WASHINGTON – President Donald Trump on Thursday acknowledged President-elect Joe Biden’s victory in his strongest words yetas he faces mounting criticism for his handling of the violence that erupted a day earlier at the U.S. Capitol.
"A new administration will be inaugurated on Jan. 20," Trump acknowledgedin a video posted to social media, the closest he has come to conceding the Nov. 3 election. “My focus now turns to ensuring a smooth, orderly and seamless transition of power. This moment calls for healing and reconciliation.”
Trump did not mention Biden by name nor congratulate his rival, who has been introducing members of his Cabinet and preparing to assume the presidency even as Trump has for weeks leveled evidence-free claims of voter fraud to argue that the election was stolen. Trump did not abandon those baseless claims in the video, but did acknowledge that the nation had "just been through an intense election" and that emotions were high.
"Tempers must be cooled and calm restored,” he said.
Trump did not address his own role in flaring those emotions and he did not discuss his effort to whip up a large rally outside the White House minutes before a pro-Trump mob rushed the Capitol. During those remarks, the president urged his supporters to march on the Capitol and encouraged them to not be "weak."
The video, one of several Trump has posted from the White House in recent weeks, was the latest effort to get ahold of the fallout from the chaos that unfolded Wednesday when a mob attacked the Capitol and disrupted the counting of Electoral College votes. Members of both parties have criticized the president's rally remarks.
While Trump appeared to relent in his effort to overturn the election he hinted, at the end of the video, that he continued to see a future in politics. Addressing all of his "wonderful supporters," Trump promised that "our incredible journey is only just beginning."
It marked a return to Twitter for the president, who was frozen from the social media platform for 12 hours following a series of tweets about the riots.
The president's condemnation of the violence was a major departure from his comments just 24 hours earlier when he told supporters to "go home in peace" but also praised them for their defiance. "We love you," Trump said in that video." You’re very special."
Earlier Wednesday, Trump told supporters at the rally near the White House he would "never concede" while repeating baseless claims of election fraud.
"You never concede where there is theft involved."

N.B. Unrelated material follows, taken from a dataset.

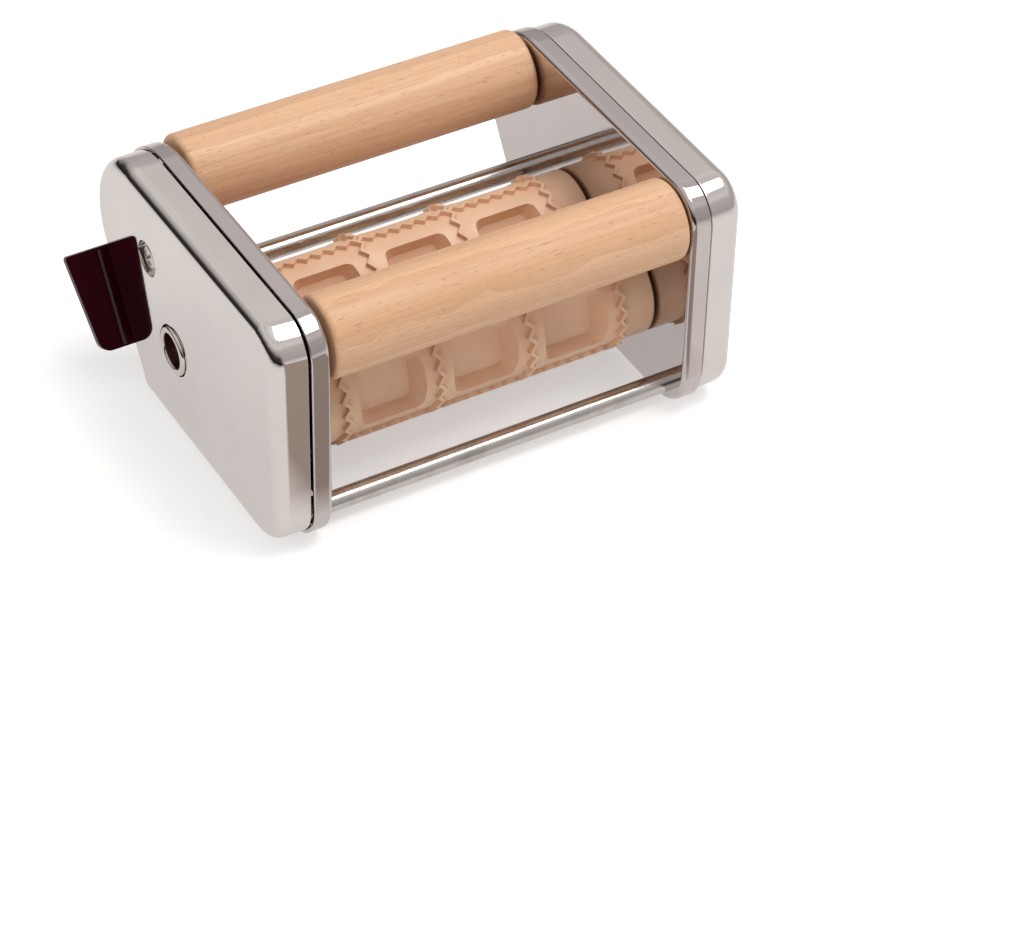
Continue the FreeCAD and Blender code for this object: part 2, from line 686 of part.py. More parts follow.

But the political landscape has shifted significantly since then, with Democrats and even some of his former allies arguing Trump should be removed from office either through an invocation of the 25th Amendment or an impeachment. Former White House chief of staff John Kelly said he would vote to remove Trump from office if he were still in the administration while former attorney general William Barr, once one of the president's fiercest defenders, called the Trump's conduct a "betrayal of his office."
Michael Sherwin, the top federal prosecutor in Washington, D.C., on Thursday declined to rule out the possibility that Trump and others could face criminal charges for inciting the violence.
Earlier Thursday, White House press secretary Kayleigh McEnany condemned the riots in brief remarks from the White House and reiterated the administration’s commitment to a peaceful transfer of power on Jan. 20.
Trump in Thursday's video claimed credit for "immediately" deploying National Guard troops during the violence, but Maryland Gov. Larry Hogan, a Republican, said Thursday he was "repeatedly denied approval" to send the state's guard to assist in the melee.
Acting Defense Secretary Christopher Miller released a statement Wednesday saying he and Joint Chiefs of Staff Chairman Gen. Mark Milley spoke separately to Vice President Mike Pence and House Speaker Nancy Pelosi and other lawmakers before activating the D.C. National Guard. The statement made no mention of Trump.